Search the listing below for the string "bodies" and show each line that contains it.
· · · · ·
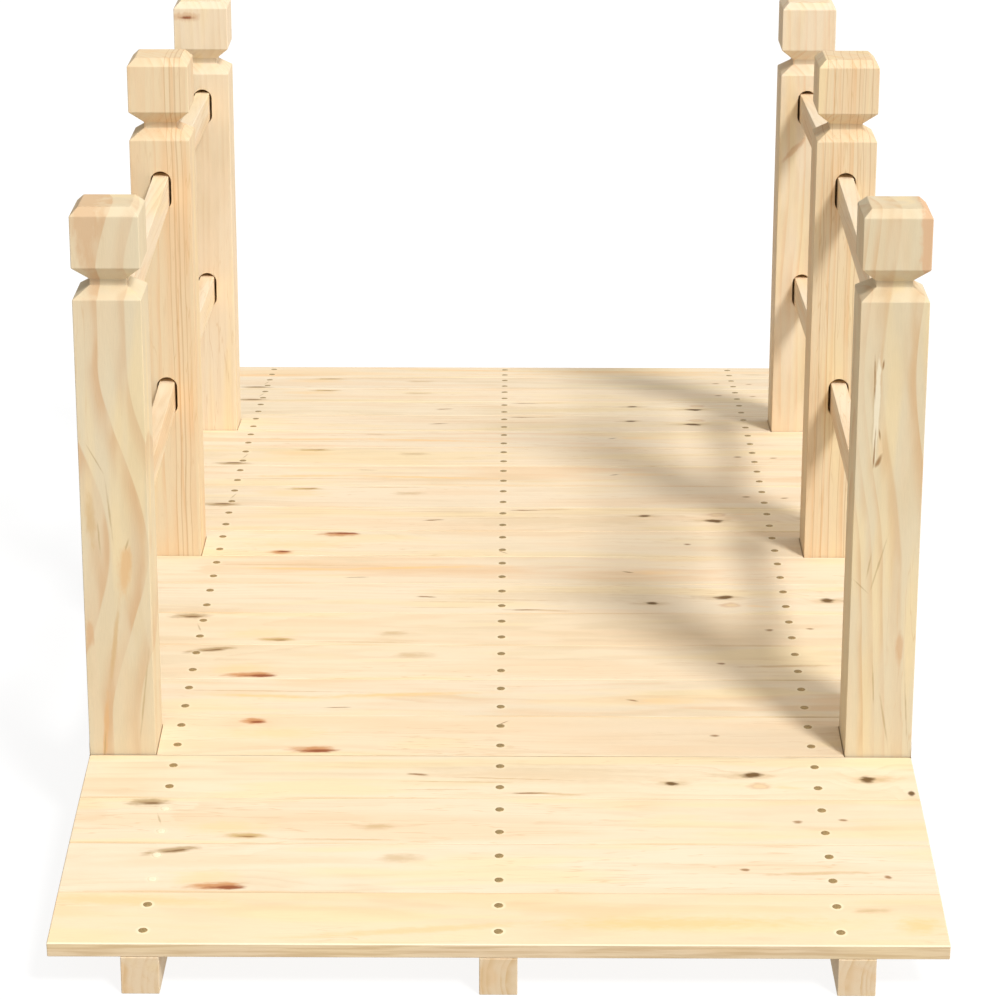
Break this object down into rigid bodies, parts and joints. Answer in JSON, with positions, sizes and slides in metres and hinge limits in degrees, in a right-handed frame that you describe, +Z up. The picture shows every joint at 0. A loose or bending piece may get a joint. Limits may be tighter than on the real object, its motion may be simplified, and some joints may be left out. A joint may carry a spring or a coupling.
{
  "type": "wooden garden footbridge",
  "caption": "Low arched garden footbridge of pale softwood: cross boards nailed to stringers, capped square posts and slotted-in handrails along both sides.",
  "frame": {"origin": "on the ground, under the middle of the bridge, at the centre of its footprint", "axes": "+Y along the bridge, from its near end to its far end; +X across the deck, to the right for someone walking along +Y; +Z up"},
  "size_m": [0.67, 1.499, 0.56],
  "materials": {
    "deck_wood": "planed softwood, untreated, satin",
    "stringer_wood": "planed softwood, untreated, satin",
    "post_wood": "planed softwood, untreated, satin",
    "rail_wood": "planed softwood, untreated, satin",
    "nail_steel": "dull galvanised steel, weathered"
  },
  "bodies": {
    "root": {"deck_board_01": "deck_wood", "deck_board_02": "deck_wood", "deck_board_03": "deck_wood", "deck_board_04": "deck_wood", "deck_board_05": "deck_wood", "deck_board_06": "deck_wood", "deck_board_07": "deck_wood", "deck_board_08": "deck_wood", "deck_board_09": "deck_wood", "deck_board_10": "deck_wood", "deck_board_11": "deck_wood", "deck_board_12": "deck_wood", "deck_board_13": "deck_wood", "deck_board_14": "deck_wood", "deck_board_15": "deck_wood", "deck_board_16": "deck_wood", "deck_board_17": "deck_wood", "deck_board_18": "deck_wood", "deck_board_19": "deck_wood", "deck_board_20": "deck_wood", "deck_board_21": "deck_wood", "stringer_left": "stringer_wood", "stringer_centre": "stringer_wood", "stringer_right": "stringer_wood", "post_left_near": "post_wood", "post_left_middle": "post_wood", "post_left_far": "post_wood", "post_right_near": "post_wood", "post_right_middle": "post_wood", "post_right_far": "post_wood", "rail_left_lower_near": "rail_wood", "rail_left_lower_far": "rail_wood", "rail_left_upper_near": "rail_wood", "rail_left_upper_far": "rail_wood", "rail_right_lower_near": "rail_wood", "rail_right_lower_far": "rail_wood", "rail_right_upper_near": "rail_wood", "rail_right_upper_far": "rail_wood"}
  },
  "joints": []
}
· · · · ·
◆ **Result of this exercise**:
Break this object down into rigid bodies, parts and joints. Answer in JSON, with positions, sizes and slides in metres and hinge limits in degrees, in a right-handed frame that you describe, +Z up. The picture shows every joint at 0. A loose or bending piece may get a joint. Limits may be tighter than on the real object, its motion may be simplified, and some joints may be left out. A joint may carry a spring or a coupling.
  "bodies": {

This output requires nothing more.